KHB: Real-world disk failure rates: surprises, surprises, and more surprises
Posted Jun 14, 2007 7:03 UTC (Thu) by bronson
In reply to: KHB: Real-world disk failure rates: surprises, surprises, and more surprises
Parent article: KHB: Real-world disk failure rates: surprises, surprises, and more surprises
Er, you listen to salespeople at Fry's??
I've only ever managed clusters of disks numbered in the few tens. Overall I find that hard disks are surprisingly reliable. I think most disks fall out of rotation because of a lack of capacity, not because they break. (I still remember how thrilled I was when they fit 20 GB of data in a 3.5" package... today I can fit 50 of those drives into a single 3.5" package!)

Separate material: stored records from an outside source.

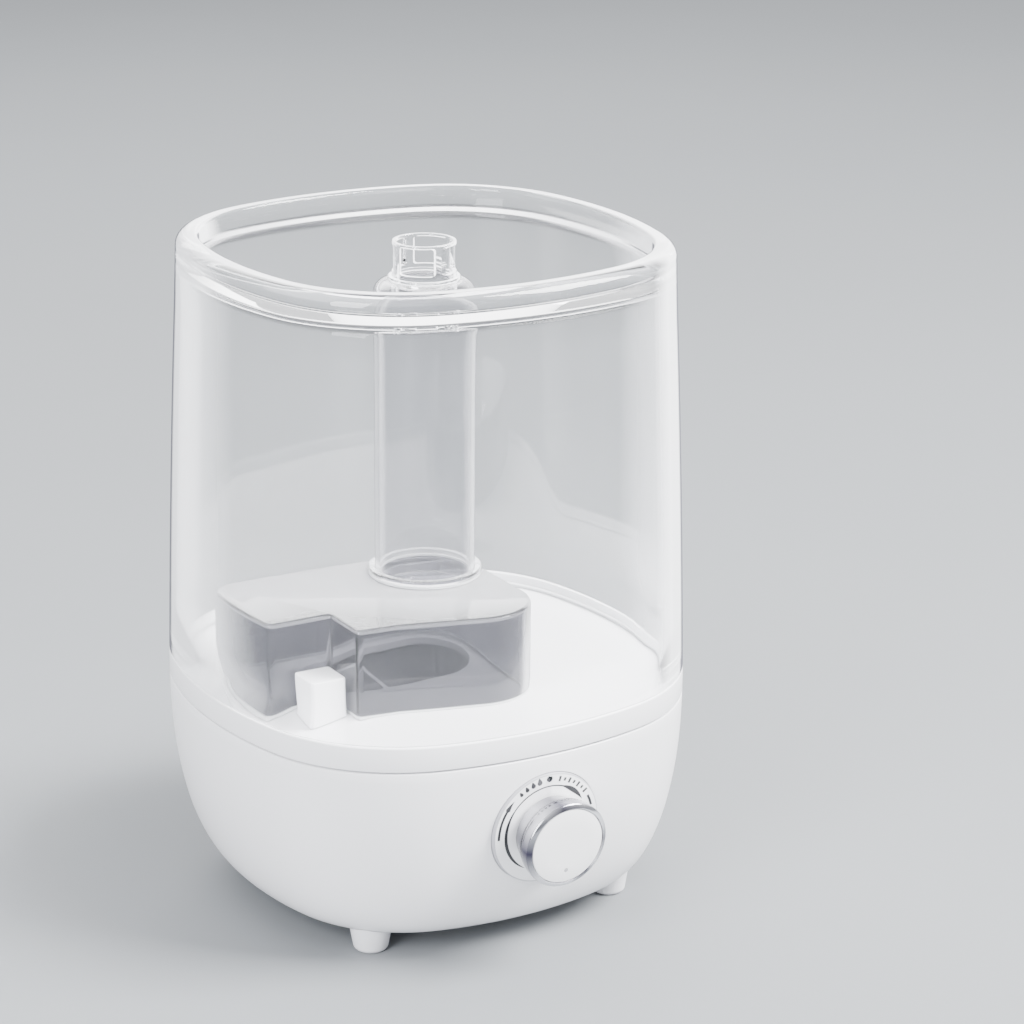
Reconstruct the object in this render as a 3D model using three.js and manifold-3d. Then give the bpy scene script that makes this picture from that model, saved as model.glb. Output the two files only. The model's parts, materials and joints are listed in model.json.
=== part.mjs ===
// Top-fill ultrasonic cool mist humidifier: a white bowl-shaped base on four feet,
// and a clear, slightly tapered tank with a mist tube up its middle.
// Millimetres, +Z up. The origin is on the floor, at the middle of the whole outline.
// The front, with the dial, faces -Y.
import * as THREE from 'three';
import { mergeVertices } from 'three/addons/utils/BufferGeometryUtils.js';
import Module from 'manifold-3d';

const wasm = await Module();
wasm.setup();

// ---- Driving dimensions ------------------------------------------------------------

// Plan outline: a square with bulged sides and round corners.
const HALF = 104.5;              // half the width across the flats, at the seam
const SIDE_ARC = 1.85;           // radius of a side, in half widths
const CORNER_ARC = 0.68;         // radius of a corner, in half widths
const OUTLINE_STEPS = 36;        // facets round the outline
const BOWL_STEPS = 7;            // facets from the seam down to the underside

// Fits.
const GAP = 0.3;                 // between two pieces that touch
const RUN = 0.6;                 // round a piece that moves
const PAST = 5;                  // how far a cutting tool runs past what it cuts

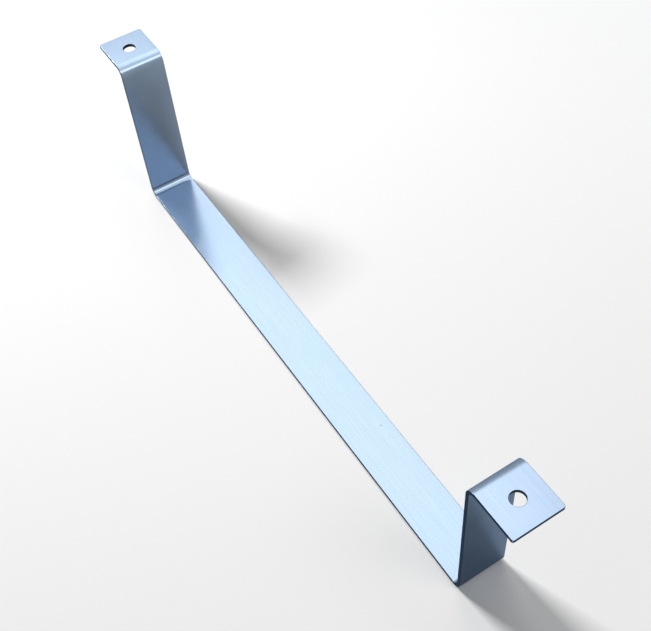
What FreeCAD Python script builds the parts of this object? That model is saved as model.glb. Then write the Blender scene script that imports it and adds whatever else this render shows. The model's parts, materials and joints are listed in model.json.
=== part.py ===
import FreeCAD, Part
import math
import os

import Sketcher

# A water tank bracket: one flat strap folded four times into a wide, shallow cradle.
# The base carries the tank, the two legs rise at its sides, and a flange turned outwards
# at the top of each leg is bolted up under the floor.
# X runs along the strap, Y across it and Z up. The origin lies under the middle of the base,
# on the surface that the bracket stands on.

SIZES = [
    ("strap_width", 40.0, "width of the flat strap"),
    ("strap_thickness", 3.0, "thickness of the flat strap"),
    ("inside_length", 485.0, "clear length between the legs, where the tank sits"),
    ("overall_height", 150.0, "underside of the base to the top of the flanges"),
    ("flange_length", 44.0, "inner face of a leg to the free end of its flange"),
    ("bend_radius", 6.0, "inside radius of the four folds"),
    ("hole_diameter", 11.0, "bolt hole through each flange"),
    ("hole_to_end", 20.0, "centre of a bolt hole to the free end of its flange"),
    ("corner_radius", 1.5, "corners of the flanges, dressed after cutting the strap to length"),
    ("edge_radius", 0.3, "softened edges all round the strap"),
]
SIZE = {name: value for name, value, meaning in SIZES}
TOLERANCE = 1e-4

# The points of a sketch element, and the sketch's own X axis and origin, as the sketcher numbers them.
START, END, CENTRE = 1, 2, 3
SKETCH_X_AXIS = -1
ORIGIN = (SKETCH_X_AXIS, START)


def add_sheet(doc):
    """The sheet of driving dimensions, which every feature is bound to."""
    sheet = doc.addObject("Spreadsheet::Sheet", "Sizes")
    for row, (name, value, meaning) in enumerate(SIZES, 1):
        sheet.set(f"A{row}", meaning)
        sheet.set(f"B{row}", str(value))
        sheet.setAlias(f"B{row}", name)
    doc.recompute()
    return sheet


def origin_plane(body, role):
    return next(item for item in body.Origin.OriginFeatures if item.Role == role)


def add_sketch(body, name, role):
    sketch = body.newObject("Sketcher::SketchObject", name)
    sketch.AttachmentSupport = (origin_plane(body, role), [""])
    sketch.MapMode = "FlatFace"
    return sketch


def bind(sketch, constraint, formula):
    """Adds a dimension to the sketch and ties it to the sheet."""
    index = sketch.addConstraint(constraint)
    sketch.setExpression(f"Constraints[{index}]", formula)


def draw_half_profile(sketch):
    """Edge view of the right half of the folded strap, from the middle of the base to the flange."""
    thickness = SIZE["strap_thickness"]
    inner_radius = SIZE["bend_radius"]
    outer_radius = inner_radius + thickness
    leg_inside = SIZE["inside_length"] / 2
    leg_outside = leg_inside + thickness
    flange_end = leg_inside + SIZE["flange_length"]
    flange_top = SIZE["overall_height"]
    flange_underside = flange_top - thickness

    def point(x, z):
        return FreeCAD.Vector(x, z, 0)

    def line(start, end):
        return sketch.addGeometry(Part.LineSegment(start, end))

    def arc(centre, radius, first, last):
        circle = Part.Circle(centre, FreeCAD.Vector(0, 0, 1), radius)
        return sketch.addGeometry(Part.ArcOfCircle(circle, math.radians(first), math.radians(last)))

    low_centre = point(leg_inside - inner_radius, outer_radius)
    high_centre = point(leg_outside + inner_radius, flange_top - outer_radius)
    base_bottom = line(point(0, 0), point(low_centre.x, 0))
    low_bend_outside = arc(low_centre, outer_radius, 270, 360)
    leg_outer_face = line(point(leg_outside, low_centre.y), point(leg_outside, high_centre.y))
    high_bend_inside = arc(high_centre, inner_radius, 90, 180)
    flange_bottom = line(point(high_centre.x, flange_underside), point(flange_end, flange_underside))
    free_end = line(point(flange_end, flange_underside), point(flange_end, flange_top))
    flange_face = line(point(flange_end, flange_top), point(high_centre.x, flange_top))
    high_bend_outside = arc(high_centre, outer_radius, 90, 180)
    leg_inner_face = line(point(leg_inside, high_centre.y), point(leg_inside, low_centre.y))
    low_bend_inside = arc(low_centre, inner_radius, 270, 360)
    base_top = line(point(low_centre.x, thickness), point(0, thickness))
    middle = line(point(0, thickness), point(0, 0))

    # Where a flat runs into a bend, the two meet and are tangent.
    for flat, flat_point, bend, bend_point in [
        (base_bottom, END, low_bend_outside, START),
        (leg_outer_face, START, low_bend_outside, END),
        (leg_outer_face, END, high_bend_inside, END),
        (flange_bottom, START, high_bend_inside, START),
        (flange_face, END, high_bend_outside, START),
        (leg_inner_face, START, high_bend_outside, END),
        (leg_inner_face, END, low_bend_inside, END),
        (base_top, START, low_bend_inside, START),
    ]:
        sketch.addConstraint(Sketcher.Constraint("Tangent", flat, flat_point, bend, bend_point))
    # Square corners, and the two faces of each bend about one centre.
    for first, first_point, second, second_point in [
        (flange_bottom, END, free_end, START),
        (free_end, END, flange_face, START),
        (base_top, END, middle, START),
        (middle, END, base_bottom, START),
        (low_bend_inside, CENTRE, low_bend_outside, CENTRE),
        (high_bend_inside, CENTRE, high_bend_outside, CENTRE),
        (base_bottom, START, *ORIGIN),
    ]:
        sketch.addConstraint(Sketcher.Constraint("Coincident", first, first_point, second, second_point))
    for level in (base_bottom, base_top, flange_bottom, flange_face):
        sketch.addConstraint(Sketcher.Constraint("Horizontal", level))
    for upright in (leg_outer_face, leg_inner_face, free_end, middle):
        sketch.addConstraint(Sketcher.Constraint("Vertical", upright))

    bind(sketch, Sketcher.Constraint("DistanceY", base_bottom, START, base_top, END, thickness),
         "Sizes.strap_thickness")
    bind(sketch, Sketcher.Constraint("DistanceX", *ORIGIN, leg_inner_face, END, leg_inside),
         "Sizes.inside_length / 2")
    bind(sketch, Sketcher.Constraint("DistanceY", *ORIGIN, flange_face, START, flange_top),
         "Sizes.overall_height")
    bind(sketch, Sketcher.Constraint("DistanceX", leg_inner_face, START, flange_face, START,
                                     flange_end - leg_inside), "Sizes.flange_length")
    bind(sketch, Sketcher.Constraint("Radius", low_bend_inside, inner_radius), "Sizes.bend_radius")
    bind(sketch, Sketcher.Constraint("Radius", high_bend_inside, inner_radius), "Sizes.bend_radius")


def draw_bolt_hole(sketch):
    """The hole on the strap's centre line, seen from above, at its distance from the free end."""
    hole_x = SIZE["inside_length"] / 2 + SIZE["flange_length"] - SIZE["hole_to_end"]
    up = FreeCAD.Vector(0, 0, 1)
    circle = Part.Circle(FreeCAD.Vector(hole_x, 0, 0), up, SIZE["hole_diameter"] / 2)
    hole = sketch.addGeometry(circle)
    sketch.addConstraint(Sketcher.Constraint("PointOnObject", hole, CENTRE, SKETCH_X_AXIS))
    bind(sketch, Sketcher.Constraint("DistanceX", *ORIGIN, hole, CENTRE, hole_x),
         "Sizes.inside_length / 2 + Sizes.flange_length - Sizes.hole_to_end")
    bind(sketch, Sketcher.Constraint("Diameter", hole, SIZE["hole_diameter"]), "Sizes.hole_diameter")


def edges_where(feature, wanted):
    return [f"Edge{number}" for number, edge in enumerate(feature.Shape.Edges, 1) if wanted(edge)]


def is_free_end_corner(edge):
    """A short upright edge at a corner of a flange's free end."""
    box = edge.BoundBox
    half_length = SIZE["inside_length"] / 2 + SIZE["flange_length"]
    at_end = abs(abs(box.Center.x) - half_length) < TOLERANCE
    return at_end and box.XLength < TOLERANCE and box.YLength < TOLERANCE


def is_rim(edge):
    """An edge that runs along the strap's side, round a dressed corner or across a free end."""
    box = edge.BoundBox
    on_side = abs(abs(box.Center.y) - SIZE["strap_width"] / 2) < TOLERANCE and box.YLength < TOLERANCE
    corner_start = SIZE["inside_length"] / 2 + SIZE["flange_length"] - SIZE["corner_radius"]
    at_end = abs(box.Center.x) > corner_start and box.ZLength < TOLERANCE
    across_side = on_side and box.XLength < TOLERANCE and box.ZLength <= SIZE["strap_thickness"] + TOLERANCE
    return (on_side and not across_side) or at_end


def add_fillet(doc, body, name, base, wanted, radius_formula):
    fillet = body.newObject("PartDesign::Fillet", name)
    fillet.Base = (base, edges_where(base, wanted))
    fillet.setExpression("Radius", radius_formula)
    doc.recompute()
    return fillet


def add_strap(doc):
    """The bracket: half the folded strap and its bolt hole, mirrored about the middle of the base."""
    body = doc.addObject("PartDesign::Body", "bracket_strap")
    body.Label = "bracket_strap"

    profile = add_sketch(body, "HalfProfile", "XZ_Plane")
    draw_half_profile(profile)
    half_strap = body.newObject("PartDesign::Pad", "HalfStrap")
    half_strap.Profile = profile
    half_strap.SideType = "Symmetric"
    half_strap.setExpression("Length", "Sizes.strap_width")
    doc.recompute()
    uncut_volume = half_strap.Shape.Volume

    hole_plan = add_sketch(body, "BoltHolePlan", "XY_Plane")
    hole_plan.setExpression("AttachmentOffset.Base.z", "Sizes.overall_height")
    draw_bolt_hole(hole_plan)
    doc.recompute()
    bolt_hole = body.newObject("PartDesign::Pocket", "BoltHole")
    bolt_hole.Profile = hole_plan
    bolt_hole.Type = "Length"
    bolt_hole.setExpression("Length", "Sizes.strap_thickness")
    doc.recompute()
    removed = uncut_volume - bolt_hole.Shape.Volume
    hole_volume = math.pi / 4 * SIZE["hole_diameter"] ** 2 * SIZE["strap_thickness"]
    if abs(removed - hole_volume) > hole_volume / 1000:
        raise RuntimeError(f"the bolt hole removed {removed:.1f} mm3 and not {hole_volume:.1f} mm3")

    whole_strap = body.newObject("PartDesign::Mirrored", "WholeStrap")
    whole_strap.Originals = [half_strap, bolt_hole]
    whole_strap.MirrorPlane = (origin_plane(body, "YZ_Plane"), [""])
    whole_strap.Refine = True
    body.Tip = whole_strap
    doc.recompute()

    corners = add_fillet(doc, body, "DressedCorners", whole_strap, is_free_end_corner,
                         "Sizes.corner_radius")
    add_fillet(doc, body, "SoftenedEdges", corners, is_rim, "Sizes.edge_radius")
    return body


def check(doc, bodies):
    """Stops before anything is written if a feature failed or a shape is not sound."""
    for item in doc.Objects:
        if "Invalid" in item.State or "Error" in item.State:
            raise RuntimeError(f"{item.Label} failed: {item.State}")
    for body in bodies:
        shape = body.Shape
        if shape.isNull() or not shape.isValid() or len(shape.Solids) != 1:
            raise RuntimeError(f"{body.Label} is not one sound solid")
        print(body.Label, "volume", round(shape.Volume, 1), "mm3", "box", shape.BoundBox)


def main():
    os.makedirs("parts", exist_ok=True)
    doc = FreeCAD.newDocument("WaterTankBracket")
    add_sheet(doc)
    bodies = [add_strap(doc)]
    doc.recompute()
    check(doc, bodies)
    for body in bodies:
        body.Shape.exportStep(os.path.join("parts", body.Label + ".step"))


main()
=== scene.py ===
import json
import math

import bmesh
import bpy
from mathutils import Matrix, Vector


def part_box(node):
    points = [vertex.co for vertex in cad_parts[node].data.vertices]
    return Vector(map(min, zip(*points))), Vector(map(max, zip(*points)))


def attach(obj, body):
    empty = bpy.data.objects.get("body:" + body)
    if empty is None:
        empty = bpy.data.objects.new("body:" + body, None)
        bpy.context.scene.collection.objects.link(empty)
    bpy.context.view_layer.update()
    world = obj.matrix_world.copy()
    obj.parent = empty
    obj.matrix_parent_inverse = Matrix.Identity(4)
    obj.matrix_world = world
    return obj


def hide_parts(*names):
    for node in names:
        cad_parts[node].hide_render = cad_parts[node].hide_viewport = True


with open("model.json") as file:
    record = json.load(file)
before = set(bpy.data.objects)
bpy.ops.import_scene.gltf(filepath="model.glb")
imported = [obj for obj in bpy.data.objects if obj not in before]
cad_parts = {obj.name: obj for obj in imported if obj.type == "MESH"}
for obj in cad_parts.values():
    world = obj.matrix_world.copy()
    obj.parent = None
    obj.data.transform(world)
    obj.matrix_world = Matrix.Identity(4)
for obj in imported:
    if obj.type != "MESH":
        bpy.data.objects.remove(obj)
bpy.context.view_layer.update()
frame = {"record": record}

# A water tank bracket: one flat strap of zinc plated steel, folded into a cradle.
# Everything is in metres, in the frame of the CAD part: X along the strap, Y across it, Z up.

MM = 0.001

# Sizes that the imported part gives.
STRAP_NODE = "bracket_strap"
STRAP_LOW, STRAP_HIGH = (Vector(corner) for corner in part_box(STRAP_NODE))
MOUNTS = {mount["name"]: mount for mount in frame["record"]["mounts"]}
STRAP_WIDTH = STRAP_HIGH.y - STRAP_LOW.y
STRAP_LENGTH = STRAP_HIGH.x - STRAP_LOW.x
HEIGHT = STRAP_HIGH.z
THICKNESS = MOUNTS["tank_seat"]["pos_m"][2]
LEG_INSIDE = MOUNTS["leg_face_right"]["pos_m"][0]
HOLE_RADIUS = MOUNTS["flange_bolts"]["dims"]["hole_r_mm"] * MM
HOLE_X = MOUNTS["flange_bolts"]["dims"]["spacing_x_mm"] / 2 * MM

# The folds, corners and edges have the radii of the part's source.
BEND_INSIDE = 6.0 * MM
BEND_OUTSIDE = BEND_INSIDE + THICKNESS
BEND_STEPS = 16
CORNER_RADIUS = 1.5 * MM
CORNER_STEPS = 6
EDGE_SOFTENING = 0.3 * MM
EDGE_STEPS = 3
EDGE_ANGLE = math.radians(40)
HOLE_SEGMENTS = 64
PUNCH_LENGTH = 4 * THICKNESS
WELD = 0.01 * MM

# The zinc plate's colours, and the painted shade on its cut edges.
DULL_ZINC = (0.198, 0.260, 0.341)
BRIGHT_ZINC = (0.216, 0.282, 0.363)
VIOLET_ZINC = (0.217, 0.267, 0.363)
# Painted shade: the cut edges are coloured near-black for the dark they show in shade, not for the bare
# steel's own colour.
EDGE_PAINTED_SHADE = (0.030, 0.037, 0.052)
GRAZING_TINT = (0.42, 0.47, 0.56)
PIT_COLOUR = (0.10, 0.12, 0.15)

# Clouds, wash and grain: how fine each noise is, the span of it that counts and how far it tints.
CLOUD_SCALE = 45.0
CLOUD_SPAN = (0.35, 0.65)
WASH_SCALE = 12.0
WASH_SPAN = (0.4, 0.7)
WASH_SHARE = 0.35
GRAIN_LENGTHWISE = 14.0
GRAIN_ACROSS = 700.0
GRAIN_SPAN = (0.45, 0.75)
GRAIN_SHARE = 0.25

# The pits, and the one nick in the top of the base.
PIT_SCALE = 40.0
PIT_SIZE = 0.028
PIT_RARITY = 0.62
NICK_PLACE = (0.1016, 0.0114, 0.003)
NICK_RADIUS = 1.0 * MM
NICK_SHARE = 0.5

# The shine: a middle roughness and what each figure adds to it or takes off.
PLATE_ROUGHNESS = 0.24
FIGURE_SPAN = (0.3, 0.7)
CLOUD_ROUGHNESS = 0.02
GRAIN_ROUGHNESS = 0.015
MARK_ROUGHNESS = 0.15
RELIEF = 0.005 * MM
GRAIN_RELIEF = 0.5

# The floor is matt and pale near the bracket and fades into the room between two distances.
FLOOR_COLOUR = (0.87, 0.88, 0.89)
FLOOR_PATCH_COLOUR = (0.88, 0.89, 0.90)
FLOOR_PATCH_SCALE = 1.5
FLOOR_ROUGHNESS = 0.9
FLOOR_HALF_WIDTH = 6
FADE_START = 0.3
FADE_END = 0.75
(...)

One lesson that I've learned is that manufacturer loyalty is pretty much meaningless. I had an early batch of Quantum 15G drives that were so stone-cold reliable I'm sure they would still be working today. However, Quantum Fireballs would reliably die after two years. I remember Maxtor producing utter crap in the past but I have a set of their 60GB drives still spinning. Seagate used to be fairly mediocre and now they're top notch across the board. When deciding what drive to buy, go to Storage Review and read about the individual models; brand is meaningless.
I also find that motherboard failures (i.e. CPU or memory socket corrosion, weak power supply, etc) tends to destroy the drive as well. I read the Google paper back in Feb and I don't remember them taking this into account... It would be nice to know what portion of failures were drive-only, and what portion was chaotic damage that just happened to include the drive as well.